While Chris Murphy, Joely Rodriguez, and Richard Bleier combined for 6 2/3 shutout innings, the Boston bats found themselves unable to get to Luis Medina. They hit him hard in his most recent outing, at Fenway on July 7. In that 6-inning relief appearance, the rookie right-hander allowed four earned runs on seven hits, a walk, and nine strikeouts.

This time around, the Red Sox had no answer for the 24-year-old former New York Yankees prospect. When Medina exited after 5 2/3 scoreless innings, the visiting team had only collected a walk and three hits, and struck out six times. By the top of the seventh, the Red Sox were 0-for-5 with runners in scoring position, with four men left on base.

By game’s end, they’d gone 0-for-5 with six men left on base. Chances were few and far between, but they’d had some, and squandered them all.

Masataka Yoshida’s two doubles were the team’s only extra-base hits of the night; the “rookie” leads the American League with 37 multi-hit games. Justin Turner also managed to extend his hitting streak to 14 games, the longest active streak in the majors. According to the team’s media relations, Turner is tied with Luis Aparicio (1973) for the second-longest hitting streak by a Red Sox player at age 38 or older; if he reaches 17 games, he’ll tie Ted Williams (1957) for the all-time franchise record.

Otherwise, the only positive developments on Wednesday night were on the pitching side. Murphy’s 4 2/3 innings was the longest outing of his fledgling Major League career, and he was in full control; the A’s only managed to get two hits and a walk from him, and fanned six times.

Fresh off stints on the injured list, Rodriguez and Bleier looked better than ever; the former needed nine pitches to get through a perfect seventh. In his first outing since May 21, Bleier worked around a leadoff double with a pair of strikeouts, intentional walk, and groundout to hold the A’s down in the eighth.

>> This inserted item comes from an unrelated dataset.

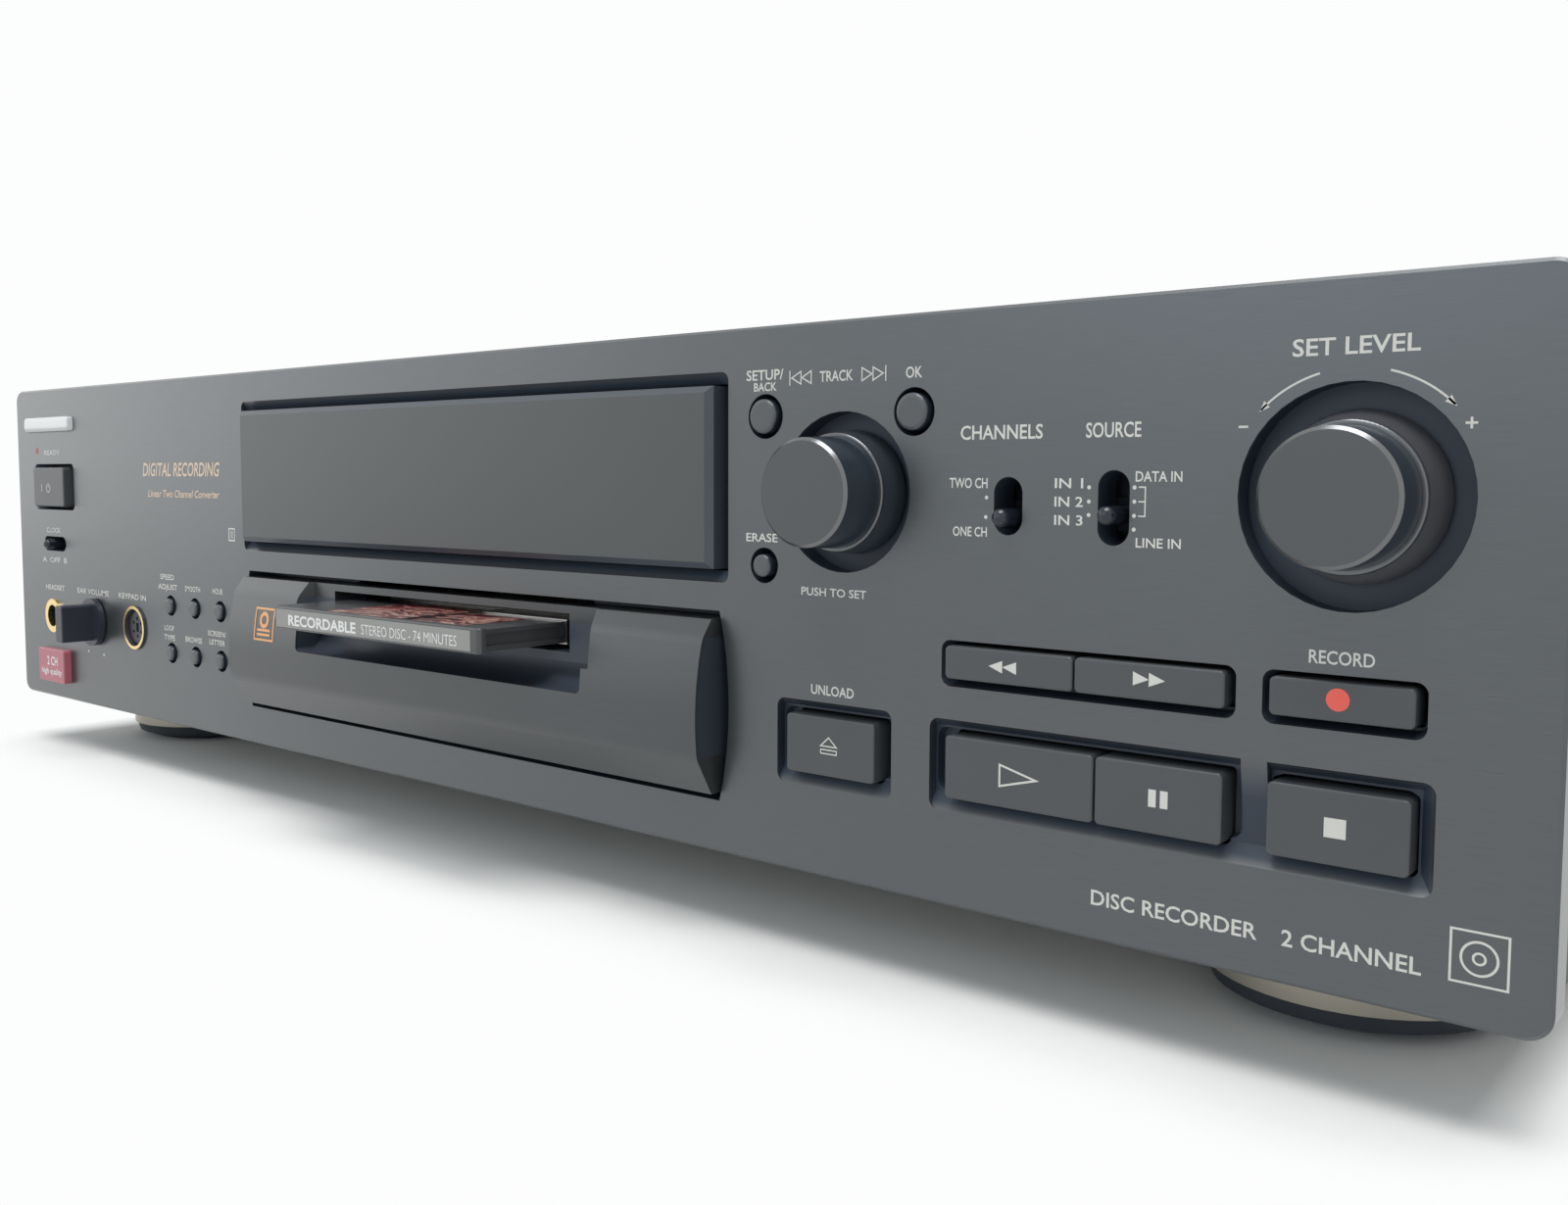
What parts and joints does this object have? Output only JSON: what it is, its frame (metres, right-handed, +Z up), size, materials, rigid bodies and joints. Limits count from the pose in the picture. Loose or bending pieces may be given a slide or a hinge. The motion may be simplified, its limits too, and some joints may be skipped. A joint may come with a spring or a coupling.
{
  "type": "minidisc deck",
  "caption": "Full-width hi-fi minidisc recorder with a half-ejected cartridge, smoked display window, push keys, turning knobs, slide switches and round turned feet.",
  "frame": {"origin": "bottom centre of the overall box, on the surface the feet stand on", "axes": "+X to the right seen from the front, +Y from the front towards the rear jacks, +Z up"},
  "size_m": [0.43, 0.2942, 0.108],
  "materials": {
    "fascia": "satin, fine metallic grain",
    "smoked_window": "polished, smoked",
    "key_plastic": "satin",
    "black_plastic": "satin",
    "red_lens": "polished",
    "gold": "polished gold plate",
    "knob_metal": "anodised, bright bevels",
    "white_plastic": "moulded",
    "badge_red": "satin",
    "foot_metal": "satin champagne",
    "foot_rubber": "matte",
    "screw_steel": "satin",
    "cartridge_plastic": "moulded",
    "shutter_steel": "brushed",
    "disc_plastic": "mirror bright recording layer",
    "case_paint": "fine texture",
    "zinc_steel": "zinc plated",
    "circuit_board": "solder mask",
    "tube_glass": "dark glass",
    "core_steel": "varnished laminations",
    "motor_steel": "plated",
    "cast_alloy": "cast",
    "jack_plastic": "moulded"
  },
  "bodies": {
    "deck": {"front_panel": "fascia", "display_window": "smoked_window", "slot_block": "fascia", "standby_lens": "red_lens", "phones_jack": "gold", "keyboard_socket": "gold", "badge": "badge_red", "feet": "foot_metal", "foot_pads": "foot_rubber", "case_screws": "screw_steel", "top_cover": "case_paint", "base_chassis": "zinc_steel", "rear_panel": "case_paint", "control_board_left": "circuit_board", "control_board_right": "circuit_board", "display_board": "circuit_board", "display_tube": "tube_glass", "main_board": "circuit_board", "power_transformer": "core_steel", "mechanism_chassis": "zinc_steel", "cartridge_holder": "zinc_steel", "drive_motors": "motor_steel", "guide_rods": "screw_steel", "line_jacks": "jack_plastic", "digital_jacks": "jack_plastic", "mains_inlet": "jack_plastic"},
    "power_button": {"power_button": "key_plastic"},
    "timer_lever": {"timer_lever": "black_plastic"},
    "phones_level_knob": {"phones_level_knob": "key_plastic"},
    "select_dial": {"select_dial": "knob_metal"},
    "select_plunger": {"select_plunger": "white_plastic"},
    "record_mode_lever": {"record_mode_lever": "black_plastic"},
    "input_lever": {"input_lever": "black_plastic"},
    "record_level_knob": {"record_level_knob": "knob_metal"},
    "cartridge": {"cartridge_shell": "cartridge_plastic"},
    "cartridge_shutter": {"cartridge_shutter": "shutter_steel"},
    "disc": {"disc": "disc_plastic"},
    "loading_gear": {"loading_gear": "white_plastic"},
    "loading_pinion": {"loading_pinion": "white_plastic"},
    "loading_slider": {"loading_slider": "white_plastic"},
    "turntable": {"turntable": "black_plastic"},
    "pickup": {"pickup": "cast_alloy"},
    "recording_head": {"recording_head": "screw_steel"},
    "sled_screw": {"sled_screw": "screw_steel"},
    "small_key_1": {"small_key_1": "key_plastic"},
    "small_key_2": {"small_key_2": "key_plastic"},
    "small_key_3": {"small_key_3": "key_plastic"},
    "small_key_4": {"small_key_4": "key_plastic"},
    "small_key_5": {"small_key_5": "key_plastic"},
    "small_key_6": {"small_key_6": "key_plastic"},
    "menu_button": {"menu_button": "key_plastic"},
    "yes_button": {"yes_button": "key_plastic"},
    "clear_button": {"clear_button": "key_plastic"},
    "eject_button": {"eject_button": "key_plastic"},
    "rewind_button": {"rewind_button": "key_plastic"},
    "forward_button": {"forward_button": "key_plastic"},
    "play_button": {"play_button": "key_plastic"},
    "pause_button": {"pause_button": "key_plastic"},
    "stop_button": {"stop_button": "key_plastic"},
    "record_button": {"record_button": "key_plastic"}
  },
  "joints": [
    {"name": "small_key_1_press", "type": "slide", "parent": "deck", "child": "small_key_1", "axis": [0, 1, 0], "range_m": [0, 0.0008], "stiffness_N_per_m": 1500},
    {"name": "small_key_2_press", "type": "slide", "parent": "deck", "child": "small_key_2", "axis": [0, 1, 0], "range_m": [0, 0.0008], "stiffness_N_per_m": 1500},
    {"name": "small_key_3_press", "type": "slide", "parent": "deck", "child": "small_key_3", "axis": [0, 1, 0], "range_m": [0, 0.0008], "stiffness_N_per_m": 1500},
    {"name": "small_key_4_press", "type": "slide", "parent": "deck", "child": "small_key_4", "axis": [0, 1, 0], "range_m": [0, 0.0008], "stiffness_N_per_m": 1500},
    {"name": "small_key_5_press", "type": "slide", "parent": "deck", "child": "small_key_5", "axis": [0, 1, 0], "range_m": [0, 0.0008], "stiffness_N_per_m": 1500},
    {"name": "small_key_6_press", "type": "slide", "parent": "deck", "child": "small_key_6", "axis": [0, 1, 0], "range_m": [0, 0.0008], "stiffness_N_per_m": 1500},
    {"name": "menu_button_press", "type": "slide", "parent": "deck", "child": "menu_button", "axis": [0, 1, 0], "range_m": [0, 0.0008], "stiffness_N_per_m": 1500},
    {"name": "yes_button_press", "type": "slide", "parent": "deck", "child": "yes_button", "axis": [0, 1, 0], "range_m": [0, 0.0008], "stiffness_N_per_m": 1500},
    {"name": "clear_button_press", "type": "slide", "parent": "deck", "child": "clear_button", "axis": [0, 1, 0], "range_m": [0, 0.0008], "stiffness_N_per_m": 1500},
    {"name": "eject_button_press", "type": "slide", "parent": "deck", "child": "eject_button", "axis": [0, 1, 0], "range_m": [0, 0.0008], "stiffness_N_per_m": 1500},
    {"name": "rewind_button_press", "type": "slide", "parent": "deck", "child": "rewind_button", "axis": [0, 1, 0], "range_m": [0, 0.0008], "stiffness_N_per_m": 1500},
    {"name": "forward_button_press", "type": "slide", "parent": "deck", "child": "forward_button", "axis": [0, 1, 0], "range_m": [0, 0.0008], "stiffness_N_per_m": 1500},
    {"name": "play_button_press", "type": "slide", "parent": "deck", "child": "play_button", "axis": [0, 1, 0], "range_m": [0, 0.0008], "stiffness_N_per_m": 1500},
    {"name": "pause_button_press", "type": "slide", "parent": "deck", "child": "pause_button", "axis": [0, 1, 0], "range_m": [0, 0.0008], "stiffness_N_per_m": 1500},
    {"name": "stop_button_press", "type": "slide", "parent": "deck", "child": "stop_button", "axis": [0, 1, 0], "range_m": [0, 0.0008], "stiffness_N_per_m": 1500},
    {"name": "record_button_press", "type": "slide", "parent": "deck", "child": "record_button", "axis": [0, 1, 0], "range_m": [0, 0.0008], "stiffness_N_per_m": 1500},
    {"name": "power_button_press", "type": "slide", "parent": "deck", "child": "power_button", "axis": [0, 1, 0], "range_m": [0, 0.0008], "stiffness_N_per_m": 1500},
    {"name": "select_dial_press", "type": "slide", "parent": "deck", "child": "select_plunger", "axis": [0, 1, 0], "range_m": [0, 0.0006], "stiffness_N_per_m": 2500},
    {"name": "select_dial_turn", "type": "hinge", "parent": "select_plunger", "child": "select_dial", "pos_m": [0.1085, -0.1279, 0.0797], "axis": [0, 1, 0], "continuous": true},
    {"name": "record_level_turn", "type": "hinge", "parent": "deck", "child": "record_level_knob", "pos_m": [0.1896, -0.1279, 0.0798], "axis": [0, 1, 0], "continuous": true},
    {"name": "phones_level_turn", "type": "hinge", "parent": "deck", "child": "phones_level_knob", "pos_m": [-0.165, -0.1279, 0.0394], "axis": [0, 1, 0], "range_deg": [-150, 150]},
    {"name": "timer_slide", "type": "slide", "parent": "deck", "child": "timer_lever", "axis": [1, 0, 0], "range_m": [-0.0036, 0.0036]},
    {"name": "record_mode_slide", "type": "slide", "parent": "deck", "child": "record_mode_lever", "axis": [0, 0, 1], "range_m": [0, 0.003]},
    {"name": "input_slide", "type": "slide", "parent": "deck", "child": "input_lever", "axis": [0, 0, 1], "range_m": [-0.002, 0.004]},
    {"name": "cartridge_load", "type": "slide", "parent": "deck", "child": "cartridge", "axis": [0, 1, 0], "range_m": [0, 0.033]},
    {"name": "shutter_slide", "type": "slide", "parent": "cartridge", "child": "cartridge_shutter", "axis": [0, -1, 0], "range_m": [0, 0.02]},
    {"name": "disc_spin", "type": "hinge", "parent": "cartridge", "child": "disc", "pos_m": [0.00125, -0.1131, 0.051], "axis": [0, 0, 1], "continuous": true},
    {"name": "turntable_spin", "type": "hinge", "parent": "deck", "child": "turntable", "pos_m": [0.00125, -0.0801, 0.0444], "axis": [0, 0, 1], "continuous": true},
    {"name": "sled_slide", "type": "slide", "parent": "deck", "child": "pickup", "axis": [1, 0, 0], "range_m": [0, 0.016]},
    {"name": "sled_screw_turn", "type": "hinge", "parent": "deck", "child": "sled_screw", "pos_m": [0.00725, -0.0561, 0.0389], "axis": [1, 0, 0], "range_deg": [0, 2881]},
    {"name": "head_lift", "type": "hinge", "parent": "pickup", "child": "recording_head", "pos_m": [0.04325, -0.0801, 0.05815], "axis": [0, 1, 0], "range_deg": [0, 6]},
    {"name": "loading_slider_slide", "type": "slide", "parent": "deck", "child": "loading_slider", "axis": [0, 1, 0], "range_m": [0, 0.033]},
    {"name": "loading_gear_turn", "type": "hinge", "parent": "deck", "child": "loading_gear", "pos_m": [-0.051, -0.0601, 0.0344], "axis": [0, 0, 1], "range_deg": [0, 237]},
    {"name": "loading_pinion_turn", "type": "hinge", "parent": "deck", "child": "loading_pinion", "pos_m": [-0.051, -0.0481, 0.0344], "axis": [0, 0, 1], "range_deg": [-474, 0]}
  ],
  "couplings": [
    {"joint": "loading_slider_slide", "follows": "cartridge_load", "ratio": 1},
    {"joint": "loading_gear_turn", "follows": "cartridge_load", "rad_per_m": 125},
    {"joint": "loading_pinion_turn", "follows": "cartridge_load", "rad_per_m": -250},
    {"joint": "sled_screw_turn", "follows": "sled_slide", "rad_per_m": 3141.6}
  ]
}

In a 162-game season, there will be games such as this one. In 2018, then-A’s pitcher Sean Manaea no-hit the Red Sox, and Boston went on to win 108 regular-season games and the World Series. And despite only notching their 26th win on Wednesday night, the A’s had already beaten each of the other four teams in Boston’s division this year.

1/162 isn’t the end of the world.

Still, in a stretch when the Red Sox are supposed to be proving to their front office that this is a team worth buying for at the upcoming trade deadline, every loss seems magnified.

However, while the Red Sox couldn’t catch a break in this game, they did get a reprieve on Tuesday night; every other team in the division lost, too, so the standings remain the same.